Robert De Niro delivers one of his better recent roles as her hyperactive father. The great De Niro is hit or miss in the third reel of his career, but performances like in Joy remind us of his wired charisma.

Bradley Cooper is somewhat disappointing as a QVC executive, perhaps because he seems too virile for the role, and we expect romantic sparks between him and JLaw, which the story doesn’t support.

  • Édgar Ramírez jumps offscreen as Joy’s husband, showing much more star power than as Roberto Durån in Hands of Stone.
  • Virginia Madsen also jumps offscreen as Joy’s TV-addicted mom. It’s a crazed and brilliant performance.
  • Diane Ladd exudes womanly strength as Joy’s grandmother.
  • Isabella Rossellini lends the proceedings an upscale imprimatur as De Niro’s rich wife.
  • Dascha Polanco brings verve to her role as Joy’s BFF.
  • Soap stars Susan Lucci, Laura Wright, Maurice Benard and Donna Mills entertainingly cameo as soap stars.
  • Ken Howard doens’t have to stretch to play a “Mop Executive”.

Male Stars - Great 4.0

Female Stars - Great 4.0

Female Costars - Really Great 4.5

Male Costars - Great 4.0

Film - Great 4.0

Perhaps the reason Joy wan’t a huge hit is because it’s more Joy of Commerce than Joy of Sex, or even Joy of Cooking. Speaking of sex, there is none, which is never a great thing for the box office. Sex appeal sells.

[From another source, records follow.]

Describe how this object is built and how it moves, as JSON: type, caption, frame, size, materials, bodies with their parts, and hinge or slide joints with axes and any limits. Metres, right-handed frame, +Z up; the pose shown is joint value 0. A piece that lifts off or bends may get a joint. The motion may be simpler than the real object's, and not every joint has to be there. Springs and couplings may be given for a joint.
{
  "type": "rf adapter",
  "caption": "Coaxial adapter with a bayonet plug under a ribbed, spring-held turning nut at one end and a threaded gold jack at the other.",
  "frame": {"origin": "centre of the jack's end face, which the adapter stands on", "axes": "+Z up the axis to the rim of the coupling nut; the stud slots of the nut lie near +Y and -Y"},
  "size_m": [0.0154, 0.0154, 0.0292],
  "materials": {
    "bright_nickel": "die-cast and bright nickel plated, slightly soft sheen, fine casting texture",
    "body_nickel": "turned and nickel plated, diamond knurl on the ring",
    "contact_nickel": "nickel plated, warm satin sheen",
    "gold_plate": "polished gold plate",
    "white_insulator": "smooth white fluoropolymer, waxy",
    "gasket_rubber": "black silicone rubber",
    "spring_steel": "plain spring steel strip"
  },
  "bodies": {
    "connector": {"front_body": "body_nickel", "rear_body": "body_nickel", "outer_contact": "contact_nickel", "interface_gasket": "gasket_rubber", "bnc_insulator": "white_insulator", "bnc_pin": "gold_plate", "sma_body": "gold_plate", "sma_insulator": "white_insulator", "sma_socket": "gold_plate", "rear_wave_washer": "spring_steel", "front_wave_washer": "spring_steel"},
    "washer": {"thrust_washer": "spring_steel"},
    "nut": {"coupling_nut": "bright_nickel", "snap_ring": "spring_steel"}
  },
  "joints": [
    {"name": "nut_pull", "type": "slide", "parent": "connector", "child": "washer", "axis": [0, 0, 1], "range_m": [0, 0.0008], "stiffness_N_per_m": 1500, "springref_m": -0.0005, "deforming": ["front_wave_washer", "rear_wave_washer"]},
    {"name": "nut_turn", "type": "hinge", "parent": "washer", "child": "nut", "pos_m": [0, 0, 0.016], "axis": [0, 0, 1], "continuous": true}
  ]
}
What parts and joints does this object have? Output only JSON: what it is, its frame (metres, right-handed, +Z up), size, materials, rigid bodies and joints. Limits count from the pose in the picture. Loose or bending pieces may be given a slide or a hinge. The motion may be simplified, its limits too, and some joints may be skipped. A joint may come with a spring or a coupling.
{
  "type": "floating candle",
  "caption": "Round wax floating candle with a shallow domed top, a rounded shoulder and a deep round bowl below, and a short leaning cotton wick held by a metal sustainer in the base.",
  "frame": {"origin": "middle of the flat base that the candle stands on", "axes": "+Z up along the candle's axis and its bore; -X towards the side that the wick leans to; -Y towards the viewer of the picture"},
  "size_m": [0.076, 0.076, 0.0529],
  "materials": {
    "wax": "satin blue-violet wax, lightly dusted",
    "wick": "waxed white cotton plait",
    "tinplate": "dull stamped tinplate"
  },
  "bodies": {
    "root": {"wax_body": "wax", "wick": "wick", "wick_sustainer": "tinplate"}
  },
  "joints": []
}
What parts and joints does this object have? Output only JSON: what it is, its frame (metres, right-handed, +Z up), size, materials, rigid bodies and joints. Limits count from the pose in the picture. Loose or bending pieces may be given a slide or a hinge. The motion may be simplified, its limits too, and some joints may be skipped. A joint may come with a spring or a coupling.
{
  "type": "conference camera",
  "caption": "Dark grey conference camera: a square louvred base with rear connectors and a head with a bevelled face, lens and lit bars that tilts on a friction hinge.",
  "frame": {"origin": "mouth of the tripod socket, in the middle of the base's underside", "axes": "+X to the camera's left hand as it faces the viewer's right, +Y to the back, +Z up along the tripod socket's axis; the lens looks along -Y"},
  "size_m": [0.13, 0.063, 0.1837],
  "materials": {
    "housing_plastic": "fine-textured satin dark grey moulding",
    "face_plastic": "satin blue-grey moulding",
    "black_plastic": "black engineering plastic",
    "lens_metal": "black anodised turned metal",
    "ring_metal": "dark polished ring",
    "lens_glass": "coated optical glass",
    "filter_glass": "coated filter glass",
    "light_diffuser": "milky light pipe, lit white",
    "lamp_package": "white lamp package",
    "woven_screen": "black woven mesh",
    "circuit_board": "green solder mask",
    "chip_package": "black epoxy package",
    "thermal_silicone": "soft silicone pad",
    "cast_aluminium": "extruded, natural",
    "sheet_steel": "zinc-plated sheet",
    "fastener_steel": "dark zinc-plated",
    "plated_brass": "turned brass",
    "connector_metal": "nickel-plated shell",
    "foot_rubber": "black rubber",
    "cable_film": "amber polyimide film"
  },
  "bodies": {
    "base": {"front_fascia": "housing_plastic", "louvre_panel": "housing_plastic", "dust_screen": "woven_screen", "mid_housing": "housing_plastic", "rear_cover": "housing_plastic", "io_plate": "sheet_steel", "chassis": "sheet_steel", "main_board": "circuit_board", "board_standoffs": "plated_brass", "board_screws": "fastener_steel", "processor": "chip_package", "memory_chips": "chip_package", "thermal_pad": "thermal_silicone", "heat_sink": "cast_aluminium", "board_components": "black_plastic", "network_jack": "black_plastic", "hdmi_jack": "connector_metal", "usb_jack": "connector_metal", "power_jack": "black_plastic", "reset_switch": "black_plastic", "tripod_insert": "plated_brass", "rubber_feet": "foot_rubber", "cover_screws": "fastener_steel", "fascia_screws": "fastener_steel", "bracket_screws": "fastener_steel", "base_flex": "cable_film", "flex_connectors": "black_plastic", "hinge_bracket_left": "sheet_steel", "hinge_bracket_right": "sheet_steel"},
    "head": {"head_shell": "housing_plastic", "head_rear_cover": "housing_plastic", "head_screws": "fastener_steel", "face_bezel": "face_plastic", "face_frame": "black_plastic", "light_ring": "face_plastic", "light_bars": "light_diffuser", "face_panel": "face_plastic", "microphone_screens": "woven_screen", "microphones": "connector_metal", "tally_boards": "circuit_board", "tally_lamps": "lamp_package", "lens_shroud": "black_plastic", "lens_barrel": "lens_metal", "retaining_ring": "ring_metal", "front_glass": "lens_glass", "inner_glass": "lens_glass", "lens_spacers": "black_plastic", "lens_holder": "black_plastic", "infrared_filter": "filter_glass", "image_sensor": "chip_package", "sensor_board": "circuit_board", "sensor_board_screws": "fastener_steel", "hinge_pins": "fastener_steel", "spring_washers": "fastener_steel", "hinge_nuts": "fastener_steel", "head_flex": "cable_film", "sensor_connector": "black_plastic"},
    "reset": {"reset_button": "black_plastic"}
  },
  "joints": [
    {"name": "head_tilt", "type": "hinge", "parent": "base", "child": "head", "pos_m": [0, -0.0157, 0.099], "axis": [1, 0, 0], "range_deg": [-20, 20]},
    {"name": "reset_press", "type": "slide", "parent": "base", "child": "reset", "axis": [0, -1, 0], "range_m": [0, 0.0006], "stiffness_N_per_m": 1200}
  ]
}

Direction - Really Great 4.5

Dialogue - Great 4.0

Music - Very Good 3.5

Visuals - Great 4.0

Edge - Risqué 1.7

Happily, this attractive MILF sells her product and herself without getting sexually harassed.

Sex Titillating 1.6

Violence Gentle 1.4

Rudeness Salty 2.1

Reality - Glib 1.5

Setbacks and doubters are met with conviction and cleverness by Joy Mangano. That said, Joy veers wildly from her actual life story, as History vs. Hollywood on Joy documents.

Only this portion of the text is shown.